I’ve been teaching Senior Thesis at Parson which I love. I’ve been fortunate to have very bright, talented and highly motivated students.
HOW I STAY CURRENT:
One thing I’ve done over the past few years is give lectures, which I’ve really enjoyed. Drew Friedman and I did a lecture together on Forgotten Caricaturists, which we did at the Society of Illustrators and then again at SVA’s theater. So I’ve been focused less on alternate clients and more about sharing some of the things I’ve learned over the years. It’s gratifying in a different way.
HOW I PROMOTE MYSELF:
I’ve never had a rep. Maybe I should look into that. I do all of the online things and send out e-mails. And word of mouth is still powerful, on and offline.
ADVICE FOR SOMEONE STARTING OUT:
Say “yes” to everything and don’t pigeonhole yourself. For example if someone calls and asks for animation and you don’t do animation, say “yes” anyway.
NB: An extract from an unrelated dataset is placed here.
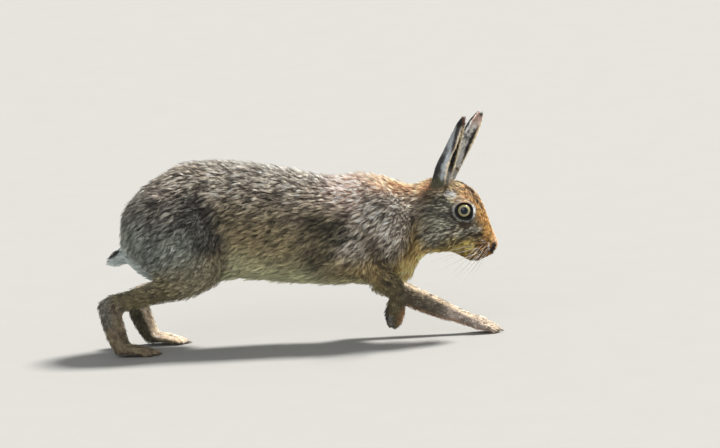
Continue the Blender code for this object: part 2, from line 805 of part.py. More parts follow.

Worst case scenario is you’ll screw it up and they’ll never call you again, but chances are good the artist in you will figure it out, you’ll do a great job and you’ll have a happy client and the added benefit of discovering a new avenue of expression for yourself. And become a member of the Society of Illustrators. It’s a great place to network and shoot the breeze with fellow illustrators and art directors.